Blocking and MatchingPosted on October 19, 2007
Helena Kraemer (
bio)
discusses reasons for taking a non-random sample.http://www.4researchers.org/articles/85 (1:58)
If you go out and you simply randomly take a sample, whatever randomly means in that context, then it’s a naturalistic sample, meaning that the characteristics of the sample should be sort of a miniature representation of what’s going on in the population. On the other hand, if you decide beforehand that I’m going to take half women and half men and half of the women are going to be minorities and half of the men, minorities, what you’ve done is you’ve blocked out the selection procedure. And the reason you would do that is because you are particularly interested in that particular case in gender and ethnicity effects on the outcome. Otherwise you just do a representative sample.
The extreme of that is where you decide that you basically are going to enter people in matched pairs, for example. That you are going to select pairs of subjects who are matched in ethnicity, gender, age, location, maybe even clinician and so on and you are going to randomly assign one of the pair to the treatment and the other to the control. The reason for that is you are really trying to control all those variables that you are matching on as closely as possible. There are situations where that increases power and there is situations where that decreases power. So it’s a hard decision to make beforehand but the one thing that you can be sure of is that it makes it harder to do the study. So you have to be sure that it’s going to increase your power, give you advantages before you decide to do it.

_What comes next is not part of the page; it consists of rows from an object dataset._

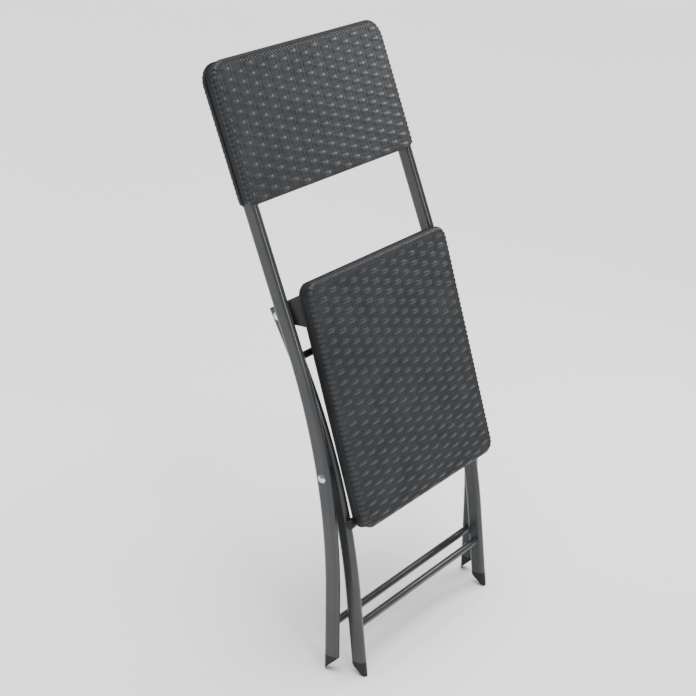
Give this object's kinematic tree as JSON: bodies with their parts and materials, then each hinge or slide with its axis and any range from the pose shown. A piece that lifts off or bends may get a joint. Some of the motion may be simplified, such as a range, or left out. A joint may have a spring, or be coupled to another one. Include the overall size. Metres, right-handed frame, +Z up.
{
  "type": "folding chair",
  "caption": "Folding patio chair: bent flat-oval steel legs crossing in a scissor, moulded rattan-look seat and backrest, folded flat.",
  "frame": {"origin": "middle of the folded chair's box, on the floor it stands on", "axes": "X across the chair, +Y to its rear, +Z up"},
  "size_m": [0.431, 0.3822, 0.9474],
  "materials": {
    "grey_tube": "satin powder coat",
    "black_steel": "satin black powder coat",
    "seat_rattan": "moulded weave relief",
    "backrest_rattan": "moulded weave relief",
    "black_cap": "moulded",
    "nylon": "moulded",
    "zinc_rivet": "bright zinc",
    "black_screw": "black zinc"
  },
  "bodies": {
    "front_frame": {"backrest_panel": "backrest_rattan", "backrest_screws": "black_screw", "front_crossbar": "grey_tube", "front_foot_left": "black_cap", "front_foot_right": "black_cap", "front_leg_left": "grey_tube", "front_leg_right": "grey_tube", "scissor_rivet_left": "zinc_rivet", "scissor_rivet_right": "zinc_rivet", "scissor_spacer_left": "nylon", "scissor_spacer_right": "nylon"},
    "rear_frame": {"rear_crossbar": "grey_tube", "rear_foot_left": "black_cap", "rear_foot_right": "black_cap", "rear_leg_left": "grey_tube", "rear_leg_plug_left": "black_cap", "rear_leg_plug_right": "black_cap", "rear_leg_right": "grey_tube"},
    "seat": {"rest_tube_cap_left": "black_cap", "rest_tube_cap_right": "black_cap", "seat_bracket_left": "black_steel", "seat_bracket_right": "black_steel", "seat_panel": "seat_rattan", "seat_pivot_rivet_left": "zinc_rivet", "seat_pivot_rivet_right": "zinc_rivet", "seat_pivot_washer_left": "nylon", "seat_pivot_washer_right": "nylon", "seat_rail_left": "black_steel", "seat_rail_right": "black_steel", "seat_rest_tube": "black_steel", "seat_screws": "black_screw"},
    "guide": {"guide_rod": "black_steel", "guide_sleeve_left": "nylon", "guide_sleeve_right": "nylon"}
  },
  "joints": [
    {"name": "fold", "type": "hinge", "parent": "front_frame", "child": "rear_frame", "pos_m": [0, 0.09181, 0.342], "axis": [1, 0, 0], "range_deg": [0, 80.3]},
    {"name": "seat_pivot", "type": "hinge", "parent": "rear_frame", "child": "seat", "pos_m": [0, -0.03219, 0.57279], "axis": [1, 0, 0], "range_deg": [0, 37.67]},
    {"name": "guide_slide", "type": "slide", "parent": "seat", "child": "guide", "axis": [0, 0.3697, -0.9291], "range_m": [0, 0.25475]}
  ],
  "couplings": [
    {"joint": "seat_pivot", "follows": "fold", "ratio": 0.46916},
    {"joint": "guide_slide", "follows": "fold", "m_per_rad": 0.18177}
  ]
}
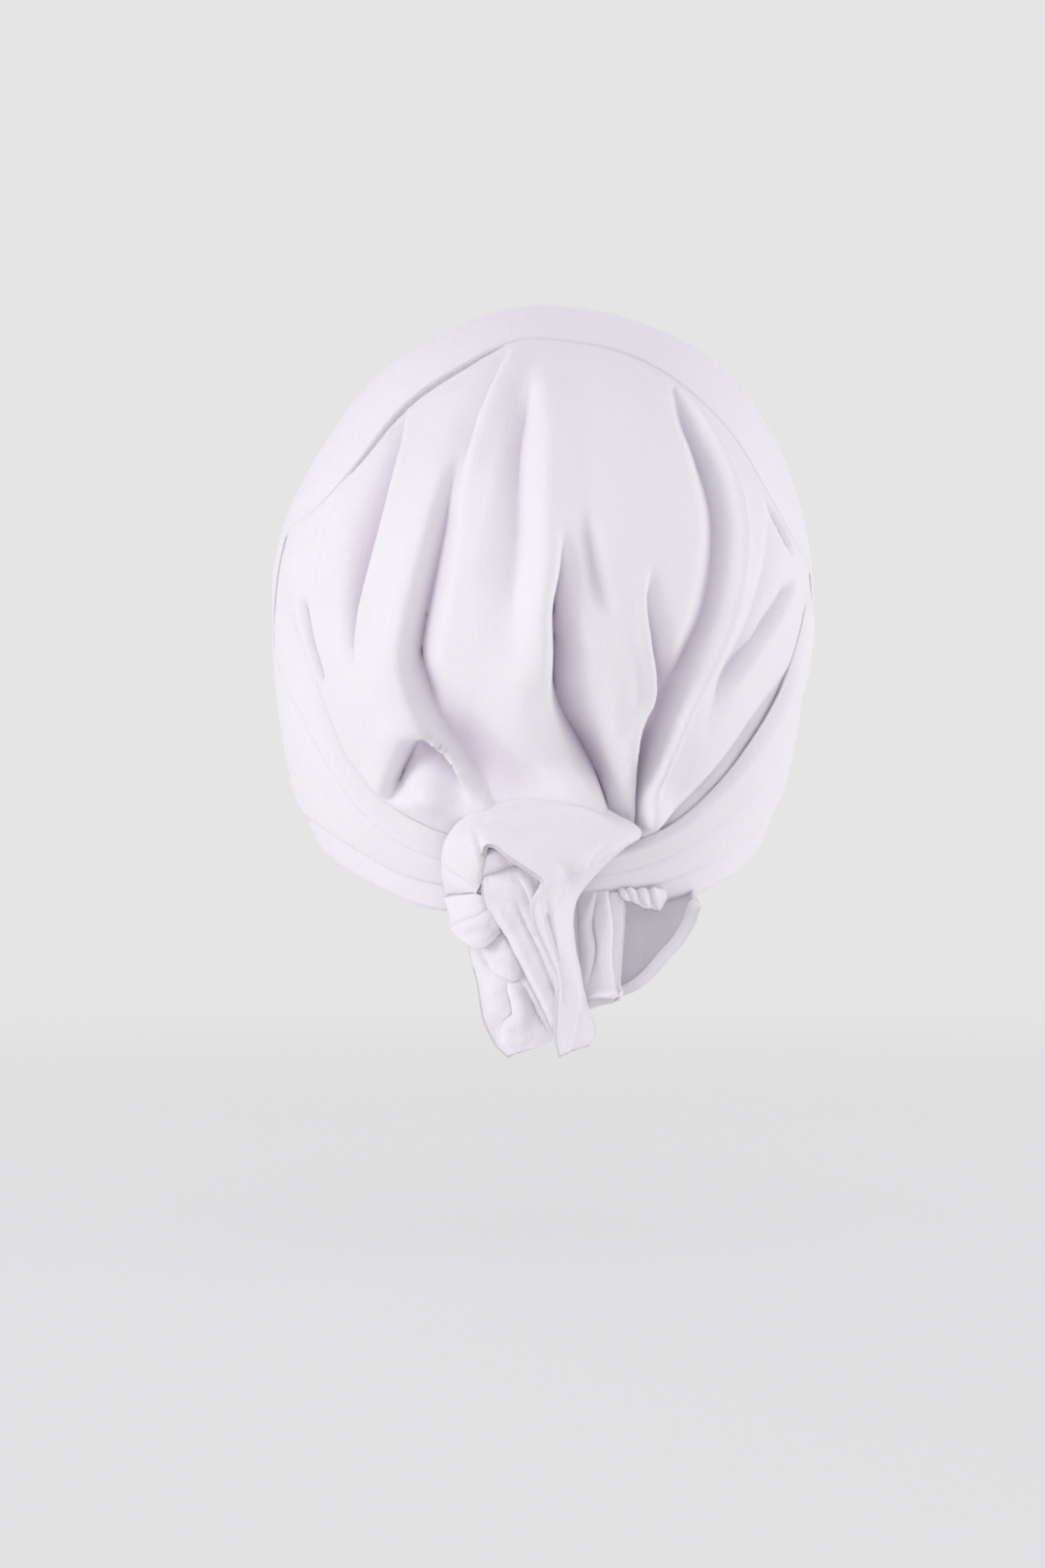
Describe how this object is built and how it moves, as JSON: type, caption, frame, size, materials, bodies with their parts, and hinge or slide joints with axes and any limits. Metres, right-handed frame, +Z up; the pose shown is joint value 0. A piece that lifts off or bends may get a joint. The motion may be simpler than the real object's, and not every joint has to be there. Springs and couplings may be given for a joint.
{
  "type": "tied hair bonnet",
  "caption": "Soft jersey hair bonnet: smooth front panel, gathered back panel and pleated ties knotted at the nape in a half-bow with hanging tails.",
  "frame": {"origin": "the top of the wearer's head, where the inside of the crown rests on it", "axes": "+Z up, -Y the way the wearer faces, +X towards the wearer's left; the knot is at the back, towards +Y"},
  "size_m": [0.1947, 0.2115, 0.2622],
  "materials": {
    "jersey_front_panel": "matt cotton jersey knit, white with a faint lavender cast",
    "jersey_back_panel": "matt cotton jersey knit, white with a faint lavender cast",
    "jersey_tie_left": "matt cotton jersey knit, white with a faint lavender cast",
    "jersey_tie_right": "matt cotton jersey knit, white with a faint lavender cast",
    "jersey_knot_core": "matt cotton jersey knit, white with a faint lavender cast",
    "jersey_knot_wrap": "matt cotton jersey knit, white with a faint lavender cast",
    "jersey_knot_band": "matt cotton jersey knit, white with a faint lavender cast",
    "jersey_tail_middle": "matt cotton jersey knit, white with a faint lavender cast",
    "jersey_tail_left": "matt cotton jersey knit, white with a faint lavender cast",
    "jersey_knot_loop": "matt cotton jersey knit, white with a faint lavender cast"
  },
  "bodies": {
    "root": {"front_panel": "jersey_front_panel", "back_panel": "jersey_back_panel", "tie_left": "jersey_tie_left", "tie_right": "jersey_tie_right", "knot_core": "jersey_knot_core", "knot_wrap": "jersey_knot_wrap", "knot_band": "jersey_knot_band", "tail_middle": "jersey_tail_middle", "tail_left": "jersey_tail_left", "knot_loop": "jersey_knot_loop"}
  },
  "joints": []
}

To give you a very pertinent example. One of the things we know in the weight loss studies is that the more the person weighs in the beginning, the more weight they are going to lose during the weight loss study. And so if you don’t control in a very serious way on initial weight, you are going to lose a lot of power. And in that case, what you might do is match them, bring them into the study in matched pairs where they’re matched in terms of their BMI at baseline, randomly assigned one to treatment and one to control.